= Exercise =
Exactly reproduce the lines from the top of the entries below through the line containing "HOLE_DEPTH = 1.0", with both ends included.

(3D code data)

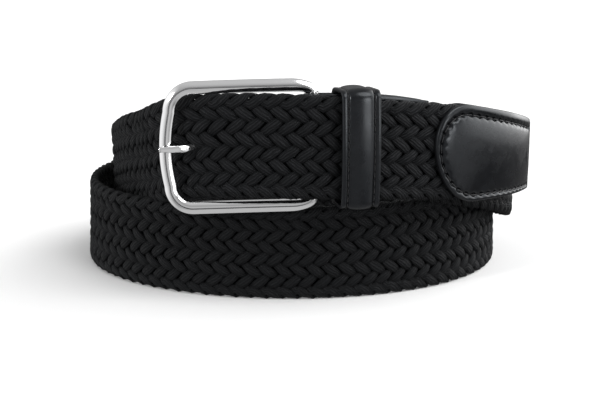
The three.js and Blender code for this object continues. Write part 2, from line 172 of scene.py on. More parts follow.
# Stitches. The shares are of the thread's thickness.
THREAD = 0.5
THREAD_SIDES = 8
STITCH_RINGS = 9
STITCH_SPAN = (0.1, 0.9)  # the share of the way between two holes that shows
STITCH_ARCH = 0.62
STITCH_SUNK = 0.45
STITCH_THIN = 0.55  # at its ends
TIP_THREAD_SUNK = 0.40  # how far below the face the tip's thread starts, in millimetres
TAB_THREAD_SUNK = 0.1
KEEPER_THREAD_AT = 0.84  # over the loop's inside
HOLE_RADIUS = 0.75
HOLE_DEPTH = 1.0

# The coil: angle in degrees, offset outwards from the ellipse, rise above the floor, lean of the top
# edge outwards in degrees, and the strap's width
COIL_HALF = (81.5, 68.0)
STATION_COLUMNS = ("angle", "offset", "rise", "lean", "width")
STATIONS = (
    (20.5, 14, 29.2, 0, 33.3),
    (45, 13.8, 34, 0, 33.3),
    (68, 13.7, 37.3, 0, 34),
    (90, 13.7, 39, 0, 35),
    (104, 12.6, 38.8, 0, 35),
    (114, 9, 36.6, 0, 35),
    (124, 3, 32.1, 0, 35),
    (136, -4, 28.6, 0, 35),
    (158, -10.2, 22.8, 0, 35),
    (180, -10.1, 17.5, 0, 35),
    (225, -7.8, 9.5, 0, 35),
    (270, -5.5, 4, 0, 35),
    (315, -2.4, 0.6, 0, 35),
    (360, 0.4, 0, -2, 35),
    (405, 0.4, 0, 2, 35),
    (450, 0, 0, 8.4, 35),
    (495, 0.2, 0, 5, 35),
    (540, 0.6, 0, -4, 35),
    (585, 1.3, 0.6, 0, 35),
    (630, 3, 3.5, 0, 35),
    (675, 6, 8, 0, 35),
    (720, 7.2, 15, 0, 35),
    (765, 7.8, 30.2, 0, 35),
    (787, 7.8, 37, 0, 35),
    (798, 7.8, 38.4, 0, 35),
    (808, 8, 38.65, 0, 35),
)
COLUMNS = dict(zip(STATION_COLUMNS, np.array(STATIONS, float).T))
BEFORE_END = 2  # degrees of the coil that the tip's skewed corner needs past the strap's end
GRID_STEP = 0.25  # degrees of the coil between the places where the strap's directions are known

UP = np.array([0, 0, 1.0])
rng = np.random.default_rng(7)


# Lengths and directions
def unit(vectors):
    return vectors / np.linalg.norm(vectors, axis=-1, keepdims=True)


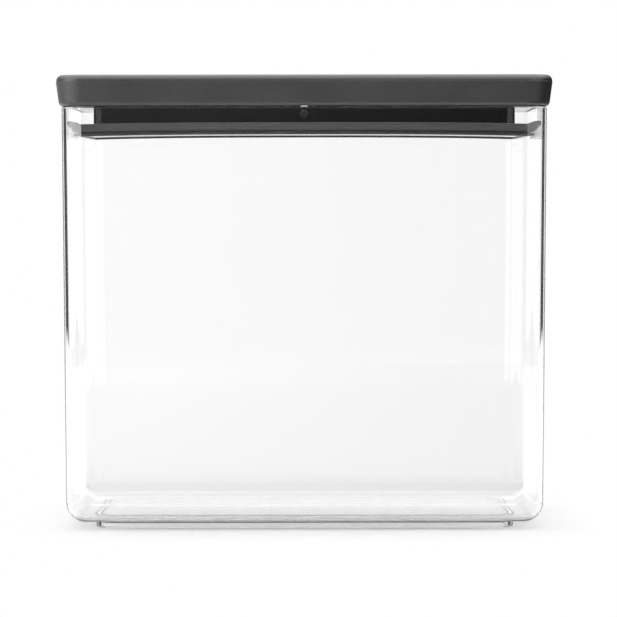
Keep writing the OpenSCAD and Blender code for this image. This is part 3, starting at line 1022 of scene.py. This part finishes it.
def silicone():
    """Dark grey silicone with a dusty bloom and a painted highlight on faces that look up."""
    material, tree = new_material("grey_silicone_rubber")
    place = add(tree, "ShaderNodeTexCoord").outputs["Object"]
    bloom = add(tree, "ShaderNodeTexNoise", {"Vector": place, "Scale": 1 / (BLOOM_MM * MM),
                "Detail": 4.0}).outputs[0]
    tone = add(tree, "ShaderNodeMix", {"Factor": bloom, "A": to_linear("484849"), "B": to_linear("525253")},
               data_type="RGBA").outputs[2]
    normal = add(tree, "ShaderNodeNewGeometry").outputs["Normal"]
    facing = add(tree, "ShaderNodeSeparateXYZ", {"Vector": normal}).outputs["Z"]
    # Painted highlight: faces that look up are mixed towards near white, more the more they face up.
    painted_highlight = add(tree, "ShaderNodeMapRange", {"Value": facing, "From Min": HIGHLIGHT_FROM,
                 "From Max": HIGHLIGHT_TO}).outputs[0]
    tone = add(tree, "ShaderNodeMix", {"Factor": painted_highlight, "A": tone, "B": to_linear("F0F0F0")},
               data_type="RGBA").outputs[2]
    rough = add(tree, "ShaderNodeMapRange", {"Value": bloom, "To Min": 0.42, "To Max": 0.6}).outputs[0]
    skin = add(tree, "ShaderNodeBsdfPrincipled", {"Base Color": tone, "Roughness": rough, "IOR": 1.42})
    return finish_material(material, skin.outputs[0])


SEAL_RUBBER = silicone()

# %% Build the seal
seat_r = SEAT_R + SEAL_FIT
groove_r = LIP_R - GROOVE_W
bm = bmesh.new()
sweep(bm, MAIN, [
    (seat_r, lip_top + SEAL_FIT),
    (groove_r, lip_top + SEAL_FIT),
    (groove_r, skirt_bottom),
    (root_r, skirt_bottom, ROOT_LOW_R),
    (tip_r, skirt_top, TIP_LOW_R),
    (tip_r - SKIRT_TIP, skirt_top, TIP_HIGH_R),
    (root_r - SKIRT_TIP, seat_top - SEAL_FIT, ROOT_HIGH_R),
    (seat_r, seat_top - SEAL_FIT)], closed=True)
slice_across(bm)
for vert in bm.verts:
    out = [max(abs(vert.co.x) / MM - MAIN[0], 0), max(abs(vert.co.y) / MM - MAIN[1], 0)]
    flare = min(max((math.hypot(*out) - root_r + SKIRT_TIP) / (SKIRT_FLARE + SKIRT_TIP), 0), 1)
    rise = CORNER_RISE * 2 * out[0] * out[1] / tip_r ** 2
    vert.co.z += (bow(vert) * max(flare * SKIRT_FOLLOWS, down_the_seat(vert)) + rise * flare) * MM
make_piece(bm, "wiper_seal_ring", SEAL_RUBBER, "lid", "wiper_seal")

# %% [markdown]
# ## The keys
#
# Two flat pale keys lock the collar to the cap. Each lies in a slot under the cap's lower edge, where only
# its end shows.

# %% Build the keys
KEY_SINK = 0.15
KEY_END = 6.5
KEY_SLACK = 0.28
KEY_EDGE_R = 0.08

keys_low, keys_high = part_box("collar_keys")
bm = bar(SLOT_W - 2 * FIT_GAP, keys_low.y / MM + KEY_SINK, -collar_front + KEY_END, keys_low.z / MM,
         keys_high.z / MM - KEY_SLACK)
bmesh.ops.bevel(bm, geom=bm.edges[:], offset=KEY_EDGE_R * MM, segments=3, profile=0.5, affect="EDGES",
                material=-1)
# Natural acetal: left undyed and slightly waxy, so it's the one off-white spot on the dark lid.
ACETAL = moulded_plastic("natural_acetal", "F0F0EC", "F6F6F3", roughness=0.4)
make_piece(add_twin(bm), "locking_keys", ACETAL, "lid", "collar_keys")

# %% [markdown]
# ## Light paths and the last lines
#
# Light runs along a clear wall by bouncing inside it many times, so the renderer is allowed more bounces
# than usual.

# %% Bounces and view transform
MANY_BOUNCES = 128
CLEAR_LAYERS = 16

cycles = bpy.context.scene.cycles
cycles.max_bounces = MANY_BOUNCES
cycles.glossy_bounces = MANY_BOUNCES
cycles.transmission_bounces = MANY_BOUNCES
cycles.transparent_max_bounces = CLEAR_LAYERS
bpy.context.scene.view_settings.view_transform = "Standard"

= Solution to the exercise =
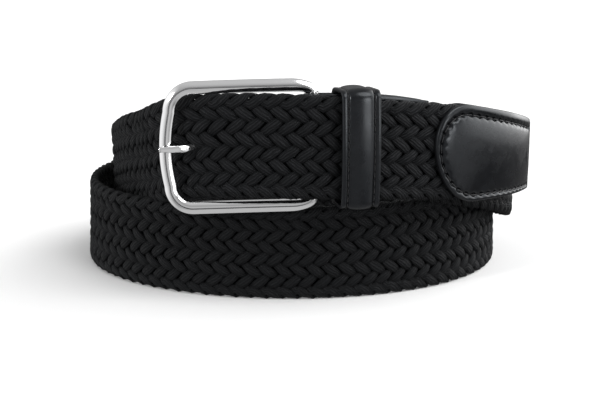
The three.js and Blender code for this object continues. Write part 2, from line 172 of scene.py on. More parts follow.
# Stitches. The shares are of the thread's thickness.
THREAD = 0.5
THREAD_SIDES = 8
STITCH_RINGS = 9
STITCH_SPAN = (0.1, 0.9)  # the share of the way between two holes that shows
STITCH_ARCH = 0.62
STITCH_SUNK = 0.45
STITCH_THIN = 0.55  # at its ends
TIP_THREAD_SUNK = 0.40  # how far below the face the tip's thread starts, in millimetres
TAB_THREAD_SUNK = 0.1
KEEPER_THREAD_AT = 0.84  # over the loop's inside
HOLE_RADIUS = 0.75
HOLE_DEPTH = 1.0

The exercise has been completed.